With a film career spanning across 40 years, B-town’s ‘Mr India’ gets candid about his health, career and the evolution of the Hindi film industry.
At 63, Anil Kapoor is truly ‘sexty’ for his age. While some of his contemporaries have hung up their boots, Bollywood’s Lakhan is still game for a 1,2 ka 4 and 4, 2 ka 1 at the drop of a hat. Kapoor made his debut in Hamare Tumhare (1979), and became a household name with Mr India (1987) and Slumdog Millionaire (2008). His energy and zest for life is contagious – be it his acting chops or stellar fitness – the Malang star will never go out of style.
You look fit as a fiddle! What is your diet and fitness mantra?
I am following the advice of Aditya Roy Kapur’s dietician. He has prescribed me to ingest only 1700 calories per day. He sends me cooked food. When I met him (Kapur) on the first day of the shoot, I asked him about his fitness mantra. He told me about his dietician. I took the number from him and now I am strictly following the dietician’s advice.
How do you control your cravings?
You need guts to do everything. I have conquered my breakfast and lunch, but I have yet to conquer my dinner eating habits. After a certain age, eating less is more. If you eat more, it affects your health.
But do you give yourself cheat days?
I cheat in the night (laughs). When I reach home from work, I feel like eating homemade food but this is the biggest challenge. There are a few people who never eat in the night. They are the fittest. Anyways, I shall overcome this challenge as well soon.

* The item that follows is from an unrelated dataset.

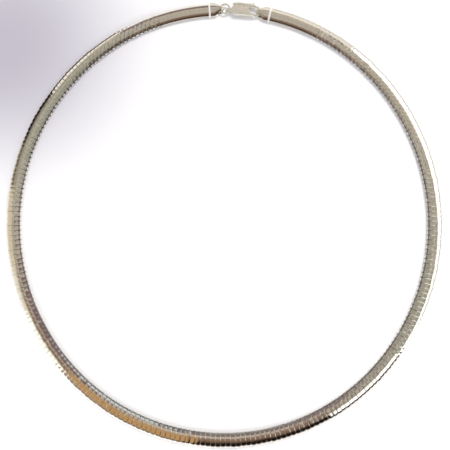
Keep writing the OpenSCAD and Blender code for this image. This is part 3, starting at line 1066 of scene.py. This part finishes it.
body = crowned(slab(outline([*SPINE, *NOSE_HOLLOW, *LEVER_SIDE, *HEEL]), BODY_T, BODY_EDGE, 4))
body = combine(body, wire_loop(HOOK_AT, HOOK_R, HOOK_WIRE_R, *HOOK_BEND, 32), "UNION")
body = combine(body, eye_ring(), "UNION")
slot_half = LEVER_T / 2 + SLOT_PLAY
slot_low = (PIVOT_AT[0] - HUB_R - 0.25, PIVOT_AT[1] - HUB_R - 0.55)
slot_high = (slot_low[0] + SLOT_LEN, slot_low[1] + CUTTER)
body = combine(body, block((*slot_low, -slot_half), (*slot_high, slot_half)))
body = combine(body, rod(PIN_R + PIN_PLAY, CUTTER, Matrix.Translation((*PIVOT_AT, 0))))
finish_piece("cast_clasp", placed(body, IN_CLASP), "collar", cast_silver, ["clasp_body"])

# %% [markdown]
# ## The lever and its pin
#
# The lever is the gate that shuts the hook. It is stamped flat: a round hub on the pin, a straight gate and
# a small tab for the thumbnail. The pin is a rivet whose ends are hammered slightly round. The lever alone
# rides on its own body, so it turns in the slot when the joint moves.

# %% Lever and pin
GATE_END = 5.116
LEVER_EDGE = 0.1
PIN_DOME = 0.09
hub = arc_points(PIVOT_AT, HUB_R, 48.4, 318.2, 20)
gate = [(GATE_END, 0.93), (GATE_END, 1.73)]
thumb_tab = [(4.35, 1.9), (4.38, 2.3), (4.45, 2.75), (4.05, 2.75), (3.93, 2.3), (3.8, 1.9)]
lever = slab(outline([*hub, *gate, *thumb_tab]), LEVER_T, LEVER_EDGE, 2)
lever = combine(lever, rod(PIN_R + PIN_PLAY, CUTTER, Matrix.Translation((*PIVOT_AT, 0))))
finish_piece("thumb_lever", placed(lever, IN_CLASP), "lever", cast_silver, ["clasp_lever"])

pin = rod(PIN_R, BODY_T, Matrix.Translation((*PIVOT_AT, 0)))
ends = [e for e in pin.edges if abs(e.verts[0].co.z - e.verts[1].co.z) < 1e-5]
bmesh.ops.bevel(pin, geom=ends, affect="EDGES", offset=PIN_DOME, segments=3, profile=0.5, material=-1)
finish_piece("rivet_pin", placed(pin, IN_CLASP), "collar", cast_silver, ["lever_pin"])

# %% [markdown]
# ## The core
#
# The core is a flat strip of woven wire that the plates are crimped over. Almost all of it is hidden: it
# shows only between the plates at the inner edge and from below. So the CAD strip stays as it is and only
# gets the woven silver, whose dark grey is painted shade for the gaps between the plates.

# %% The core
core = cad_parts["mesh_core"]
core.data.materials.clear()
core.data.materials.append(shaded_core_silver)
print("core:", len(core.data.polygons), "triangles")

So do you plan to skip dinner and sweets?
After a certain age, it is better to eat less. You need to eat a little early in the evening, not late. For me, it’s difficult to eat dinner by 8 pm but I am trying. As for sugar, I was never fond of sweets.
Tell us about your early days in the film industry.
My dad used to work with Shammi Kapoor sahab. He and F.C. Mehra lived in south Mumbai. In those days, they travelled by bus, train and walked short distances. Sometimes, we would travel with Raj (Kapoor) sahab’s daughter, and if we partied, then we went in her car. When I started acting, I would come to Santacruz from Kurla, and then board the Juhu Church bus. Since we lived in Chembur, we would travel by 311 and 361 bus respectively.
From travelling in BEST buses to being the first actor to be called “Action Trendsetter”, you have come a long way.
I think Amitji (Amitabh Bachchan) was an action star even before Mithun. Then there was Jeetendra, Vinod Khanna and Dharmendra. I remember Sanjay Dutt also came before us. He is two years senior to us, as Rocky and Vidhata had already released.
What is your character in Malang?
My character in Malang is 80 per cent dark. The character has many questions in his mind, and he has too much angst against the government. He feels Goa is not the same and has become more commercial. The food that was made in many restaurants was mostly traditional, which is not made now.
What are the changes you see in the film industry today?
People have become look conscious and so have actors – body should be attractive, everything needs to be great shape. There was time when we did films with huge emotions and drama, then came foreign locations etc. Everyone has turned their attention to remaking south films now. All the films are doing well because theatres have good and comfortable seats. For good cinema experience, good content-oriented films also need actors with good physique. With all that falling in place, the watching experience becomes great.
Do you think some veteran actors get stuck in their image?
I feel nothing has changed. Every generation has different people and so their acting calibre is different. Why will audiences not like an actor who used to play positive characters but is playing a negative role? If the audiences don’t wish to accept anyone, they will not accept him or her.
Are you happy with your professional journey so far?
I have the hunger to do more. I need a lot of work and I get hungry for good roles even now. However, whatever I got so far, I am happy and I feel I am lucky. Getting a job is also important.
Whom do you go to for career advice?
I do take advice, but the people whose advice I take keep on changing. Currently, Mohit Suri and Luv Ranjan surround me. I like to take advice from them about my work on the sets. Luv is such a dynamic young producer. I feel as a child you need to be surrounded by the right people. Your soul mate should be right. The right teachers can teach you great stuff. Writers/directors can give you great advice. For instance Leonardo DiCaprio is doing a wonderful job for the environment.